§ The problem: Quote every line from the top of the listing down to and including the line that contains "extrude(plate.sketch, amount=lug_thickness /".

━━━ Supplied material

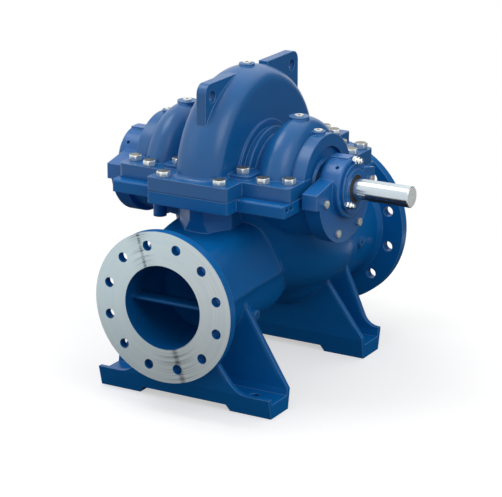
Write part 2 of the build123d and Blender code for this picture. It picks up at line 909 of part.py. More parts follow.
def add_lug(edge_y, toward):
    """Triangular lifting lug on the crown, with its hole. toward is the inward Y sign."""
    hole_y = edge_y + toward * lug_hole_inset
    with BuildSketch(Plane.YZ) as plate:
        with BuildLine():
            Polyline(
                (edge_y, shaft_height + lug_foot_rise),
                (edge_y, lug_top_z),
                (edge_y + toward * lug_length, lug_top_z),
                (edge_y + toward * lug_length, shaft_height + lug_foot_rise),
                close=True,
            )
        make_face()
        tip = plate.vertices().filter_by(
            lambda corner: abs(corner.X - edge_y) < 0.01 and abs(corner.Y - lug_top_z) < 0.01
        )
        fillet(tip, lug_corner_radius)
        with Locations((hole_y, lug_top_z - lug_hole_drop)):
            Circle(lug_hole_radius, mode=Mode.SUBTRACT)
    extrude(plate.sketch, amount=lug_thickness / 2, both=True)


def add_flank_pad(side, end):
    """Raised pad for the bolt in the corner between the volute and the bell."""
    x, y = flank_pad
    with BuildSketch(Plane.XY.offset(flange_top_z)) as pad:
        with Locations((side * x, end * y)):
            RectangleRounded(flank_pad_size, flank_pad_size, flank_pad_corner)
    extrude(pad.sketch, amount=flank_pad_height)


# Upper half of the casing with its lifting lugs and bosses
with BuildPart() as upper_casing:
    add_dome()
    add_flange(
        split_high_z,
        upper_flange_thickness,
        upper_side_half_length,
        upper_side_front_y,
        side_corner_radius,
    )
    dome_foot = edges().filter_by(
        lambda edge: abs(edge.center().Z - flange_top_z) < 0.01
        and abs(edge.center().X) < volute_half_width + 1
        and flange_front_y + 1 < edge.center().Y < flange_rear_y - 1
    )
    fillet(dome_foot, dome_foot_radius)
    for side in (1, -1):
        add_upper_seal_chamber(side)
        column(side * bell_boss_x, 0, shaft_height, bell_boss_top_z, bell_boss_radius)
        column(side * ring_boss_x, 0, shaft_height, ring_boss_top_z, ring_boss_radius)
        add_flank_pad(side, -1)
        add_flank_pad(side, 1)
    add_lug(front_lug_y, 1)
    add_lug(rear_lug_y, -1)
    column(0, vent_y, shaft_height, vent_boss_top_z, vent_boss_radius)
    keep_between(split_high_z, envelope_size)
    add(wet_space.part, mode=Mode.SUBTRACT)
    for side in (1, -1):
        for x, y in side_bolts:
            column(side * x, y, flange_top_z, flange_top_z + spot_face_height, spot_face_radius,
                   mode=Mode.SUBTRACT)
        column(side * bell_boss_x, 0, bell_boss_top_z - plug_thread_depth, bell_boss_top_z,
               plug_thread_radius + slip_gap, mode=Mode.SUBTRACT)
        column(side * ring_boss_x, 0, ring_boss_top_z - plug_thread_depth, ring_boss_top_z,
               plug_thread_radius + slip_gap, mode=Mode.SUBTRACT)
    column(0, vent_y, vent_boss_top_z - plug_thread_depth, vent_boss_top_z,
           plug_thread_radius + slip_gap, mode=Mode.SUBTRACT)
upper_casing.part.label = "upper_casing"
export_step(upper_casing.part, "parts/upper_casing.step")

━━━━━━

§ Task output:
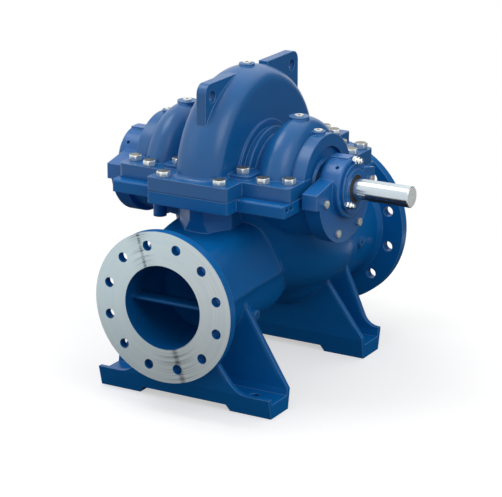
Write part 2 of the build123d and Blender code for this picture. It picks up at line 909 of part.py. More parts follow.
def add_lug(edge_y, toward):
    """Triangular lifting lug on the crown, with its hole. toward is the inward Y sign."""
    hole_y = edge_y + toward * lug_hole_inset
    with BuildSketch(Plane.YZ) as plate:
        with BuildLine():
            Polyline(
                (edge_y, shaft_height + lug_foot_rise),
                (edge_y, lug_top_z),
                (edge_y + toward * lug_length, lug_top_z),
                (edge_y + toward * lug_length, shaft_height + lug_foot_rise),
                close=True,
            )
        make_face()
        tip = plate.vertices().filter_by(
            lambda corner: abs(corner.X - edge_y) < 0.01 and abs(corner.Y - lug_top_z) < 0.01
        )
        fillet(tip, lug_corner_radius)
        with Locations((hole_y, lug_top_z - lug_hole_drop)):
            Circle(lug_hole_radius, mode=Mode.SUBTRACT)
    extrude(plate.sketch, amount=lug_thickness / 2, both=True)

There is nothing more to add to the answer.